## Problem details
Transcribe word for word only the span whose first line is the one with "from mathutils import Matrix, Vector" and whose last line is the one with "obj.matrix_world = Matrix.Identity(4)"; both of those lines belong to it.
── Data entries ──
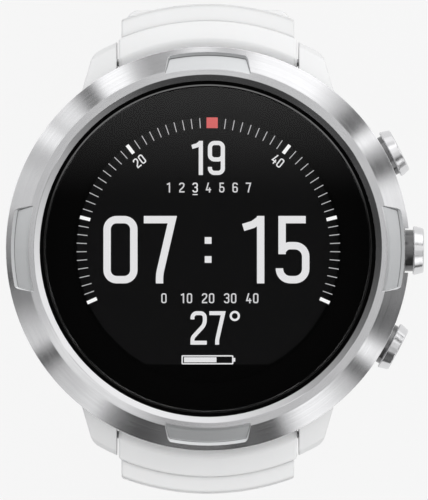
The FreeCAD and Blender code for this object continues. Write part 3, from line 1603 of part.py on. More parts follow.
def export():
    """Write each piece to parts/NODE.step."""
    os.makedirs("parts", exist_ok=True)
    for shape in PIECES:
        shape.Shape.exportStep(f"parts/{shape.Label}.step")


s = fill_sheet()
build()
DOC.recompute()
check()
export()
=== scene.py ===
"""Looks of a wrist-worn dive computer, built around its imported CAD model.

Frame: metres, +Z up and out of the glass, +Y towards 12 o'clock, +X towards the buttons.
The origin is on the case axis, on the ground that the strap stands on. Sizes in the classes
are millimetres and degrees, and MM turns them into metres.
"""

from __future__ import annotations

import json
import logging
import math
from dataclasses import dataclass, field
from enum import Enum
from functools import reduce

import bmesh
import bpy
import numpy as np
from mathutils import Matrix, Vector
from mathutils.geometry import delaunay_2d_cdt

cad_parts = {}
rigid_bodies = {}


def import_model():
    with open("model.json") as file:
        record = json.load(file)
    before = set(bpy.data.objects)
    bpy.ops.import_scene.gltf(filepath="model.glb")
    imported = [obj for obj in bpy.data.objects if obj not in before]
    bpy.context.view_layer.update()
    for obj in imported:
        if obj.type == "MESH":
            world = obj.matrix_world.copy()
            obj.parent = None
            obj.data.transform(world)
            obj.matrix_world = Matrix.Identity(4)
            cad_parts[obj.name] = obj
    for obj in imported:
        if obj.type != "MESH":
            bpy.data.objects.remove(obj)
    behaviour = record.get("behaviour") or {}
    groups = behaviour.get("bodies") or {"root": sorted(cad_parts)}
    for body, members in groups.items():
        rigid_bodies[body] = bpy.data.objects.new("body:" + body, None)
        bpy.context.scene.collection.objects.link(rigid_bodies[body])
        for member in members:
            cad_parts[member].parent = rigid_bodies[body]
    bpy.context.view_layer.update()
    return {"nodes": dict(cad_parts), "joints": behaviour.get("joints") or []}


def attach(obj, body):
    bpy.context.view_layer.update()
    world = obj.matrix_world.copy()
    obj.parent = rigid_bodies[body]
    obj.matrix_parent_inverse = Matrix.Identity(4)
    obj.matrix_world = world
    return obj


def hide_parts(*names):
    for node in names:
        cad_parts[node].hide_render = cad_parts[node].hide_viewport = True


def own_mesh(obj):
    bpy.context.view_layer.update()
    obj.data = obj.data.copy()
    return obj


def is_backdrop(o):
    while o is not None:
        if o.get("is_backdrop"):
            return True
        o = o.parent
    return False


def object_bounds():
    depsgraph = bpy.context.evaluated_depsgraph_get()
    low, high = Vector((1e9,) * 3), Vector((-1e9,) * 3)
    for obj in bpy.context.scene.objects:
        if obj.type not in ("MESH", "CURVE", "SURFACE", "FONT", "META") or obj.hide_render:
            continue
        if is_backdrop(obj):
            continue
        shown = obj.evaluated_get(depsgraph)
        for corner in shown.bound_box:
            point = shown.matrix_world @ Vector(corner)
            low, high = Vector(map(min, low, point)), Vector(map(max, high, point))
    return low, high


MM = 0.001
EDGE_COSINES = (0.995, 0.9)
LOG = logging.getLogger("dive_computer")
Points = np.ndarray
Socket = bpy.types.NodeSocket
Colour = tuple[float, float, float]
Pair = tuple[float, float]


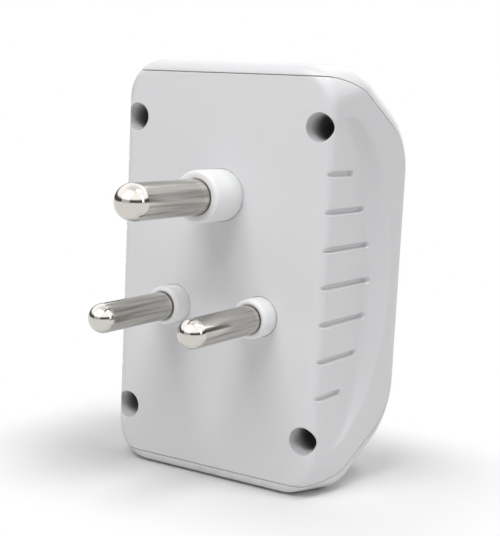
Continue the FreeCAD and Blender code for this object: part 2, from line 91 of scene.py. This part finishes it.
───
## Output of the exercise
from mathutils import Matrix, Vector
from mathutils.geometry import delaunay_2d_cdt

cad_parts = {}
rigid_bodies = {}


def import_model():
    with open("model.json") as file:
        record = json.load(file)
    before = set(bpy.data.objects)
    bpy.ops.import_scene.gltf(filepath="model.glb")
    imported = [obj for obj in bpy.data.objects if obj not in before]
    bpy.context.view_layer.update()
    for obj in imported:
        if obj.type == "MESH":
            world = obj.matrix_world.copy()
            obj.parent = None
            obj.data.transform(world)
            obj.matrix_world = Matrix.Identity(4)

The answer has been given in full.